Nah, kuriositas dalam hati saya adalah, bagaimanakah manajemen diklat melakukan kendali terhadap seluruh komponen yang ada sekaligus menjamin bahwa mereka patuh dan tunduh terhadap sistem nilai yang berlaku? Kuriositas saya menjadi semakin menggumpal karena praktek-praktek yang semestinya tidak terjadi, justru terjadi di depan mata saya. Maklumlah karena posisi saya sebagai peserta diklat yang membaur dan hidup di tengah-tengah peserta lainnya, maka peristiwa yang muncul dan dialami teman-teman peserta tidak luput dari pengamatan saya.

Terjadinya distorsi antara sistem nilai dengan praktek misalnya terjadi dalam aturan tentang “jam malam”. Sebagaimana tertuang dalam buku panduan dan penjelasan program, pada jam 22.00 pintu gerbang sudah tertutup dan tidak diperkenankan peserta untuk keluar atau masuk kampus. Satpam juga diberi hak untuk menegur peserta jika melanggar ketentuan ini. Namun kenyataannya, cenderung terjadi opportunistic behavior yang mengorbankan sistem, dimana Satpam sebagai sub-sistem diklat memberi kelonggaran kepada peserta untuk menabrak aturan “jam malam” hanya karena mengharap sesuatu dari peserta.

Penyelenggara nampaknya juga mengalami keterbatasan kendali terhadap aturan yang berkenaan dengan kehidupan di asrama.
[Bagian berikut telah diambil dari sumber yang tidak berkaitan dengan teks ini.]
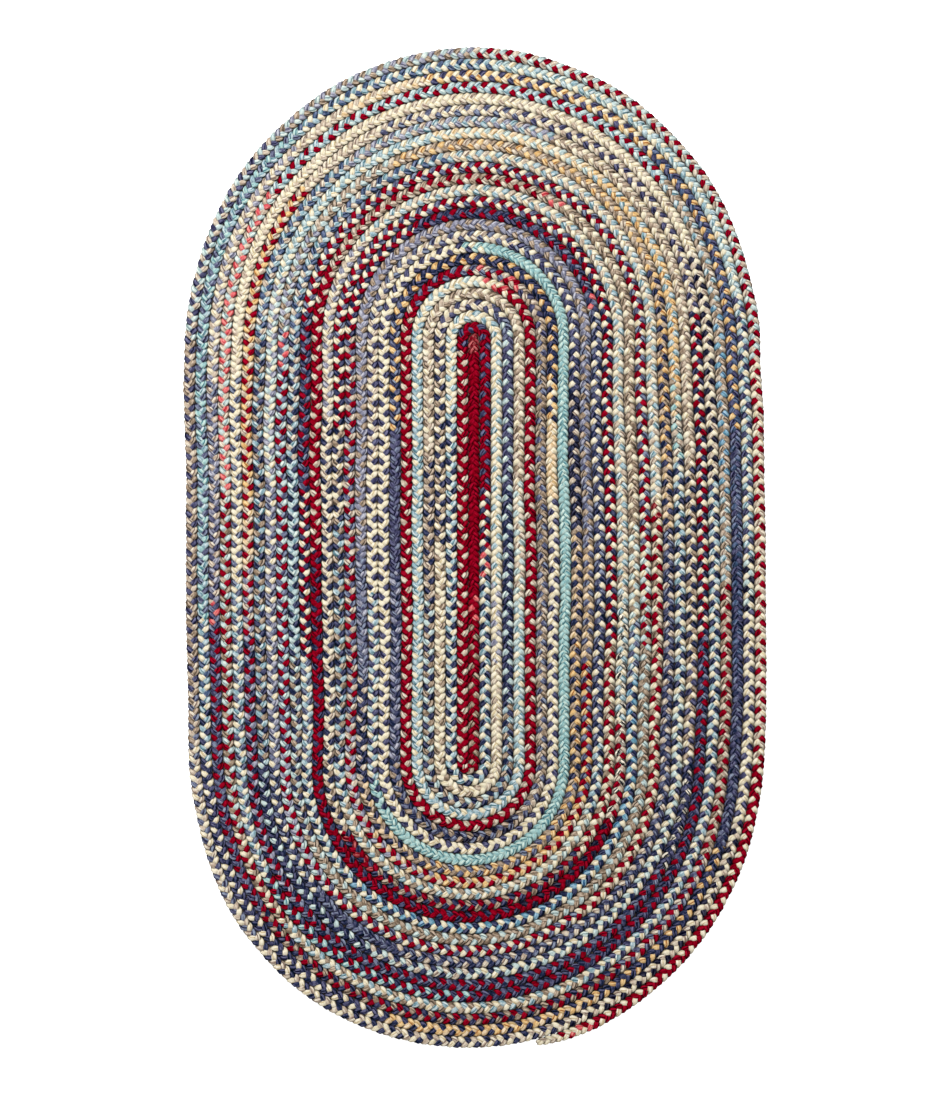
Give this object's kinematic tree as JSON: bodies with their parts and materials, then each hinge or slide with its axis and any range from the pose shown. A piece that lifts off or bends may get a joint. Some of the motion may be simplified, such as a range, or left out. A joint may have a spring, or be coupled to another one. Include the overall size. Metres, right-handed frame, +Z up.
{
  "type": "braided rug",
  "caption": "Flat oval rug of one continuous three-strand braid, wound clockwise and laced row to row, with ribbed rows.",
  "frame": {"origin": "on the floor, under the middle of the rug's box", "axes": "+Y along the rug's length, towards the far turning centre; +Z up, out of the face with the laced rows"},
  "size_m": [0.9096, 1.5654, 0.01],
  "materials": {
    "braided_wool": "matt heathered yarn braid in red, navy, slate blue, light blue, gold, taupe and cream"
  },
  "bodies": {
    "root": {"braided_rug": "braided_wool"}
  },
  "joints": []
}
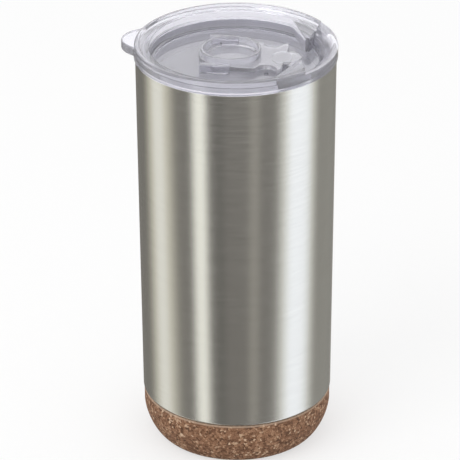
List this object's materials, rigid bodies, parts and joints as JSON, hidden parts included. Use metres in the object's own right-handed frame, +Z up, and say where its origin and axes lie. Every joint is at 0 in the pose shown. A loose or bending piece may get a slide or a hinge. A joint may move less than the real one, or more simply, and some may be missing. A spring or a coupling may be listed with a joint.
{
  "type": "insulated travel tumbler",
  "caption": "Insulated travel tumbler: double-walled brushed steel cup on a cork base, with a clear push-on lid that has a lift tab and a slide over its sip hole.",
  "frame": {"origin": "middle of the flat underside of the cork base, on the axis of the cup", "axes": "+Z up along the cup's axis, +X towards the sip side of the lid, so the lift tab is at -X"},
  "size_m": [0.0853, 0.08, 0.1705],
  "materials": {
    "shell_steel": "satin",
    "liner_steel": "satin",
    "base_steel": "satin",
    "bead_glass": "gloss",
    "getter_metal": "matte",
    "bond_film": "matte",
    "cork": "matte",
    "clear_plastic": "gloss",
    "silicone": "satin"
  },
  "bodies": {
    "cup": {"outer_shell": "shell_steel", "inner_liner": "liner_steel", "base_plate": "base_steel", "vacuum_bead": "bead_glass", "getter_pill": "getter_metal", "bond_disc": "bond_film", "cork_base": "cork"},
    "seal": {"lid_gasket": "silicone"},
    "lid": {"lid_body": "clear_plastic"},
    "closure": {"slide": "clear_plastic", "slide_pad": "silicone"}
  },
  "joints": [
    {"name": "lid_lift", "type": "slide", "parent": "cup", "child": "seal", "axis": [0, 0, 1], "range_m": [0, 0.03]},
    {"name": "lid_turn", "type": "hinge", "parent": "seal", "child": "lid", "pos_m": [0, 0, 0.1652], "axis": [0, 0, 1], "continuous": true},
    {"name": "slide_open", "type": "slide", "parent": "lid", "child": "closure", "axis": [-1, 0, 0], "range_m": [0, 0.012]}
  ]
}
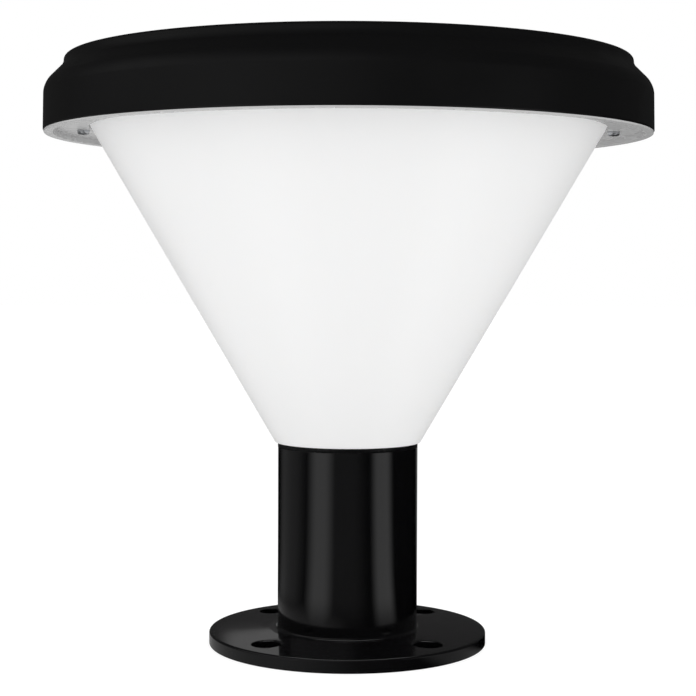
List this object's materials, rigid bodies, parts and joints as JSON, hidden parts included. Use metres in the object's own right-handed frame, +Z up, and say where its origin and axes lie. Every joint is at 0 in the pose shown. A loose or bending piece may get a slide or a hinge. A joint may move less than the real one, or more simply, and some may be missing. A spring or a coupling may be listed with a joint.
{
  "type": "solar wall-top light",
  "caption": "Round solar light head with an opal cone diffuser on a short black tube and a round bolted flange, for the top of a wall or pillar.",
  "frame": {"origin": "centre of the flange's underside, which rests on the wall", "axes": "+Z up along the tube's axis; the view is along +Y, so -Y faces the viewer and +X is at the right"},
  "size_m": [0.218, 0.218, 0.2108],
  "materials": {
    "flange_enamel": "gloss black enamel on steel",
    "tube_enamel": "gloss black enamel on steel",
    "blackened_screw": "satin black zinc",
    "neck_plastic": "moulded black",
    "screw_steel": "bright zinc",
    "opal_plastic": "opal white, smooth",
    "seal_rubber": "soft black",
    "soffit_plastic": "pale grey, fine texture",
    "housing_plastic": "black, fine texture",
    "adhesive": "cured sealant",
    "backsheet": "dark laminate",
    "silicon": "dark blue cell",
    "tinned_copper": "tinned ribbon",
    "panel_glass": "clear, toughened",
    "tray_plastic": "moulded white",
    "cradle_plastic": "moulded black",
    "cell_wrap": "shrink-wrapped cell",
    "nickel": "nickel strip",
    "board_green": "solder mask",
    "ferrite": "ferrite core",
    "can": "capacitor can",
    "chip_resin": "moulded resin",
    "socket_plastic": "natural nylon",
    "thermal_pad": "soft pad",
    "board_white": "white mask on metal core",
    "phosphor": "phosphor window",
    "lead_sleeve": "soft sleeve",
    "switch_plastic": "moulded black",
    "button_plastic": "dark grey"
  },
  "bodies": {
    "base": {"wall_flange": "flange_enamel", "weld_bead": "flange_enamel", "mount_tube": "tube_enamel", "grub_screws": "blackened_screw"},
    "head": {"neck_spigot": "neck_plastic", "neck_gasket": "seal_rubber", "neck_screws": "screw_steel", "diffuser": "opal_plastic", "diffuser_gasket": "seal_rubber", "soffit_ring": "soffit_plastic", "soffit_seal": "seal_rubber", "soffit_screws": "screw_steel", "top_housing": "housing_plastic", "panel_adhesive": "adhesive", "panel_backsheet": "backsheet", "solar_cells": "silicon", "cell_ribbons": "tinned_copper", "panel_glass": "panel_glass", "panel_seal": "seal_rubber", "gear_tray": "tray_plastic", "battery_cradle": "cradle_plastic", "battery_cells": "cell_wrap", "battery_tabs": "nickel", "control_board": "board_green", "board_screws": "screw_steel", "charge_inductor": "ferrite", "board_capacitors": "can", "board_chips": "chip_resin", "wire_sockets": "socket_plastic", "thermal_pad": "thermal_pad", "led_board": "board_white", "led_emitters": "phosphor", "led_screws": "screw_steel", "panel_wires": "lead_sleeve", "battery_wires": "lead_sleeve", "led_wires": "lead_sleeve", "switch_wires": "lead_sleeve", "switch_body": "switch_plastic", "switch_seal": "seal_rubber"},
    "button": {"power_button": "button_plastic"}
  },
  "joints": [
    {"name": "head_turn", "type": "hinge", "parent": "base", "child": "head", "pos_m": [0, 0, 0.072], "axis": [0, 0, 1], "continuous": true},
    {"name": "button_press", "type": "slide", "parent": "head", "child": "button", "axis": [0, 0, 1], "range_m": [0, 0.0012], "stiffness_N_per_m": 500, "springref_m": -0.002}
  ]
}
Sebagai contoh, jika ada komplain tentang makanan yang kurang, protap (prosedur tetap) seperti apa yang ditempuh oleh penyelenggara, apakah menerimanya sebagai sebuah kebenaran ataukah ada proses check and cross-check untuk mengetahui kondisi riilnya? Demikian pula dalam hal terjadi pelanggaran disiplin seperti menerima tamu dalam kamar, bagaimana penyelenggara mendeteksi kasus ini? Kasus “besar” yang nampaknya juga luput dari perhatian penyelenggara adalah kasus seseorang yang tidak masuk kelas seharian namun daftar hadir lengkap karena diisi oleh temannya. Satu hal lagi, masalah klasik yang selalu terjadi dari tahun ke tahun adalah fakta adanya fenomena ghost writer yang mengerjakan tugas-tugas individu peserta. Meskipun tidak nampak, namun keberadaannya sangat mudah dirasakan. Sayangnya, respon penyelenggara masih kurang proaktif dan cenderung menggunakan prinsip “tutup mata, tutup telinga”. Artinya, penyelenggara sangat mengutuk praktek plagiarisme dan pengerjaan tugas oleh orang lain, akan tetapi tidak berbuat secara konkrit untuk memberantas “tuyul-tuyul” yang bergentayangan. Padahal, sebuah institusi akan berwibawa jika aturan yang dibuat dan disepakati dapat ditaati, dihormati, dan ditegakkan manakala terjadi pelanggaran. Jika tidak ada keberanian dan kemampuan untuk menegakkan aturan, lebih baik aturan tersebut tidak diberlakukan sejak awal.

Sekedar pemikiran untuk memperkuat fungsi quality control dalam diklat, saya meyakini bahwa pendekatan partisipatif merupakan metode yang sangat efektif untuk mengontrol program diklat A-Z. Maknanya, penyelenggara harus terlibat langsung dalam setiap aktivitas yang dilakukan peserta. Dengan demikian, penyelenggara perlu makan bersama, senam bersama, dan tinggal bersama peserta di asrama. Sementara dalam dimensi akademik, keterwakilan penyelenggara hendaknya selalu ada di setiap kelas.

Model partisipatif ini bukan berarti tidak memberikan ruang kebebasan kepada peserta atau tidak mempercayai perilaku harian peserta. Model ini justru dimaksudkan untuk mengurangi gap komunikasi antara peserta dan penyelenggara melalui hubungan yang cair, membaur, dan menyatu. Dalam hubungan yang cair seperti itu, maka tidak ada lagi kedudukan selaku peserta atau penyelenggara, namun keduanya sama-sama mengemban misi untuk menjaga diklat agar menjadi momentum yang menyenangkan dan program yang produktif untuk membangun kinerja organisasi.